Alessia Pifferi: sospetti su altre due psicologhe

Concesso il rinvio del controesame dello psichiatra Elvezio Pirfo, che ha firmato la relazione richiesta dai giudici della Corte d’Assise di Milano nell’ambito del processo ad Alessia Pifferi, imputata per l’omicidio della figlia Diana. La difesa ha chiesto tempo per visionare la perizia. L’udienza è stata rinviata al 15 marzo. La sentenza prima dell’estate.

Indagate le due psicologhe del carcere

La perizia psichiatrica ha stabilito che “al momento dei fatti (Alessia Pifferi, ndr) era capace di intendere e di volere”. Il Pm di Milano Francesco De Tommasi ha poi indagato le due psicologhe del carcere. I reati sono falso e favoreggiamento per alcuni colloqui a San Vittore.

“L’intervento delle due psicologhe a mio avviso non era appropriato”. Il test di Wais “va letto in questa prospettiva”, ha spiegato Pirfo. Per l’esperto non è possibile stabilire se Pifferi sia stata “influenzata” da un intervento, non consueto, delle due psicologhe. I colloqui non sono stati video registrati, “quindi non è possibile ricostruire il clima”, né le risposte sarebbero state riportate in modo completo.

“Non sono in grado di dire se c’è stato condizionamento, ma sì di apprendimento: certe risposte della Pifferi restituiscono la capacità di comprendere e riutilizzare le parole delle psicologhe”. Il ritratto che lo psichiatra restituisce è quello di una persona che si sente “perennemente inadeguata” che restituisce “una confusione identitaria, una persona incompiuta” dove la dimensione di madre “è una dimensione secondaria nella costruzione identitaria della Pifferi. Mi è parso che la sua dimensione sia quello di una maternità vissuta come obbligo o fatica, non che gratifica o rende compiuta una persona”.

Il presunto abuso sarebbe stato suggerito all’imputata

“Se la finalità del rinvio è quella di introdurre nel processo ulteriori argomenti per sezionare la mente dell’imputata, vi prego di rigettare: è stato fatto tutto. Se la finalità del rinvio è di insistere sulla nota relazione, vi preannuncio che posso fornirvi nero su bianco la prova che l’imputata ha reso, nei colloqui con il perito, dichiarazioni precostituite che sono state ‘imbeccate’ da altre persone; posso fornirvi la prova, nero su bianco, che il presunto abuso subito da minorenne è assolutamente falso ed è frutto di un suggerimento ben preciso dato all’imputata”, ha affermato in aula il pm Francesco De Tommasi che ha definito assolutamente “pretestuosa” la richiesta della difesa di Alessia Pifferi di chiedere un rinvio per il controesame dello psichiatra che ha firmato la relazione chiesta dai giudici della Corte d’Assise di Milano.

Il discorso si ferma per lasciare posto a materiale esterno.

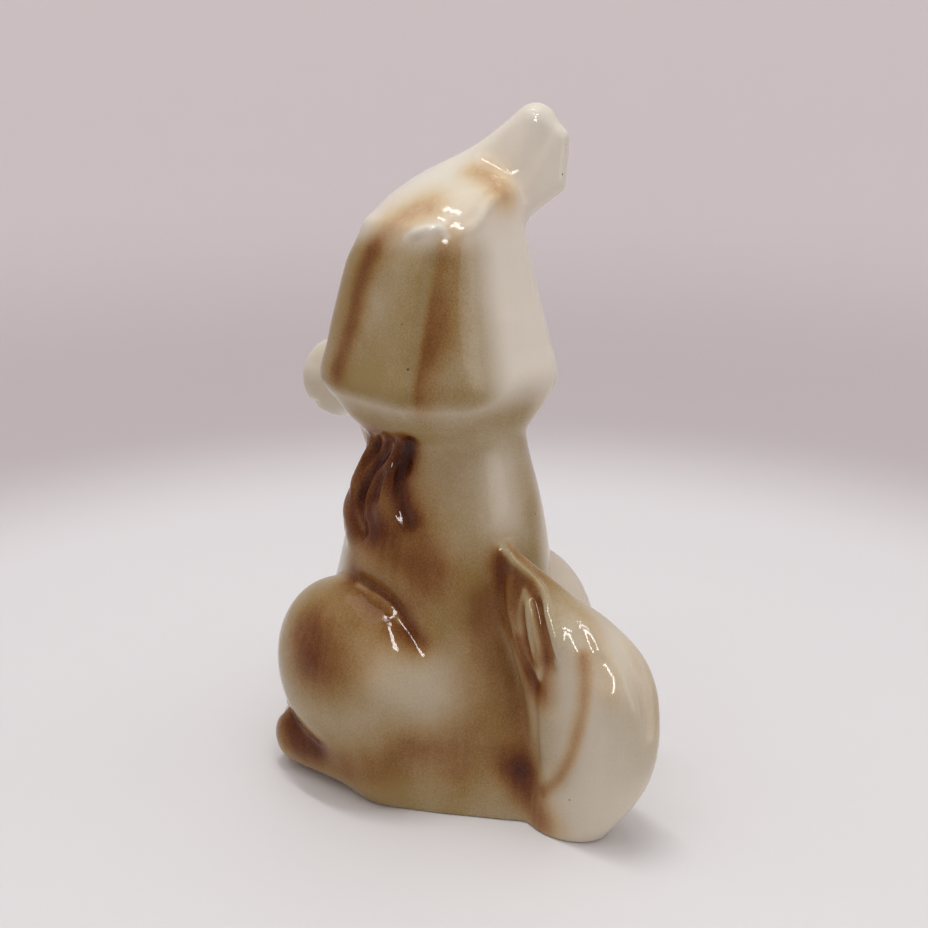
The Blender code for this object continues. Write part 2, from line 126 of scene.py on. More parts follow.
# Carving, in order: whether the right side has it too, a line, its width, its depth (a ridge if
# below 0) and the share of it that fades at each end
CARVED = [
    # The border of the tail's hollow, the leaf in it and the grooves beside the leaf
    (False, [(5.5, 20.6, 63.3), (5.7, 25.2, 60.8), (5.3, 30.8, 57.9), (6.6, 34.4, 55.5),
        (8.7, 37.2, 52.4), (9.9, 40.2, 48.5), (10.5, 41, 44.1)], 1.5, -0.9, 0.15),
    (False, [(8.4, 29.9, 55.8), (9.4, 31.5, 52.8), (10.1, 32.7, 49.2), (10.5, 34, 45.7),
        (10.6, 35.3, 42.4), (10.5, 36.3, 39.6)], 1.5, -1.0, 0.2),
    (False, [(9.1, 28.3, 54.1), (10, 29.3, 50.4), (10.3, 30.5, 45.5), (10.2, 32.4, 41),
        (10.2, 34.8, 36.1), (10, 35.8, 32.6)], 1.4, 1.4, 0.15),
    (False, [(7.6, 31.3, 56.4), (8.7, 34.4, 53.7), (9.9, 37, 49.9), (10.4, 38.2, 46.8),
        (10.6, 39.3, 43.5), (10.6, 38.9, 39.5)], 1.4, 1.5, 0.15),
    # The fold in front of them, and the crease down to the tail's foot
    (False, [(6.5, 23, 61.2), (8.7, 25.6, 55.5), (9.9, 27.6, 49.4), (9.9, 29.5, 42.8), (9.9, 32.5, 37.3),
        (9.9, 34.7, 33.3)], 1.6, -0.9, 0.2),
    (False, [(9, 23.5, 52.3), (9.4, 25.7, 46.7), (8.6, 27.4, 41), (9.1, 30.3, 36.7), (9.5, 33.1, 33.3),
        (9, 33.7, 28.2), (8.6, 33.7, 22.1), (8.5, 34.1, 17.6), (8.7, 35.8, 11.7)], 1.4, 0.9, 0.2),
    # The grooves between the plume's locks, and its crest
    (False, [(6.8, 47.2, 47.7), (8.9, 48.6, 43.1), (9.7, 48.7, 37.9), (9.9, 47.7, 30), (9.8, 45.1, 21.9),
        (9.5, 41.3, 15), (8.9, 37, 10.7)], 2.4, 1.8, 0.15),
    (False, [(3.9, 42.5, 51.7), (5.2, 44.7, 50.3), (6.4, 48.9, 46.5), (7.1, 51.5, 42.8),
        (7.3, 53.5, 38.7)], 2.6, 0.9, 0.3),
    (False, [(4.3, 20.3, 63.9), (2.8, 26, 60.4), (1.8, 31.6, 57.3), (1.6, 37.2, 54.4), (2.5, 42.4, 51.8),
        (3.8, 46.5, 49.2), (5.2, 50.4, 45.5)], 2.2, -0.7, 0.2),
    (False, [(-4.6, 40.9, 50.2), (-1.7, 48.7, 47.5), (-1.2, 55.1, 41.2), (-0.5, 58.8, 34),
        (0.2, 59.7, 27.2)], 2.8, 1.2, 0.25),
    (False, [(-10, 41, 50), (-10.5, 48, 42), (-10, 51, 32), (-9, 50, 20)], 2.6, 1.3, 0.2),
    # Between the locks below the head
    (True, [(17.4, 5.0, 90), (17.8, 2.6, 82.0), (19.5, 1.9, 77.6), (20.2, 2.2, 73.4), (20.3, 4.6, 69.3),
        (19.9, 7.6, 65.6)], 1.8, 1.5, 0.15),
    (True, [(15.5, -10.0, 87), (18.5, -13.5, 76.8), (19.3, -16.0, 68),
        (21.0, -12.5, 60.9)], 1.7, 1.4, 0.15),
    (True, [(17.3, -6.0, 87), (20.2, -7.6, 77.1), (22.0, -8.6, 68), (21.5, -6.5, 61)], 1.6, 1.3, 0.15),
    (True, [(17.5, -2.0, 88), (20.5, -3.2, 78.6), (22.0, -4.5, 70.5)], 1.5, 1.4, 0.15),
    # Behind the hanging ear
    (False, [(13.5, 9.0, 131.5), (15.6, 9.2, 124.6), (17.9, 9.6, 115.0), (20.5, 10.0, 104.2),
        (21.6, 10.0, 98.5)], 3.0, 1.2, 0.2),
    # Over the haunches
    (True, [(22.9, -11.5, 52.6), (24.2, -1.5, 52.2), (23.8, 3.6, 50.0), (23.4, 7.2, 46.6),
        (22.8, 10.2, 43.0), (21.2, 13.5, 38.6)], 2.0, 1.6, 0.25),
]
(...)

“Se qualcuno ha imbeccato la Pifferi non sono stata io: penso che il pm stia parlando di un’indagine parallela che nulla ha a che fare con questo procedimento, lui insiste ma quello non c’entra nulla con la Pifferi”, ha detto Alessia Pontenani, il legale che difende Pifferi.

La difesa ha riferito che Pifferi “ha pianto quando ha saputo dell’esito della perizia” che l’ha definita capace di intendere e di volere al momento dei fatti. “Ha avuto una vita dura, difficile, travagliata, è una persona dipendente affettivamente, è una persona priva di empatia, ma ha pianto perché non vuole che la gente la descriva come un mostro: lei dice che ha abbandonato la bambina, ma non voleva ucciderla quindi che l’ha fatto inconsapevolmente”, ha concluso l’avvocatessa

Nella presunta “rete criminale” ci sarebbero più psicologhe

Intanto si parla dell’ombra di una “rete criminale” che vedrebbe protagoniste le due psicologhe indagate per falso ideologico e favoreggiamento. Da quanto emerge, infatti, oltre alle due psicologhe del carcere di San Vittore già oggetto di perquisizione, c’è una terza collega che avrebbe partecipato al test di Wais senza tuttavia lasciare traccia in alcuna relazione.

Soprattutto ci sarebbe una quarta psicologa che, senza aver varcato l’ingresso della casa circondariale, avrebbe visionato la relazione al centro dell’acceso scontro tra accusa e difesa.

L’attività della procura si sta concentrando non solo sui documenti acquisiti negli uffici delle due psicologhe indagate, ma anche per ricostruire quale movente avrebbe mosso le specialiste e quali e quante pazienti possano essere state interessate da relazioni su cui la procura pone dei dubbi.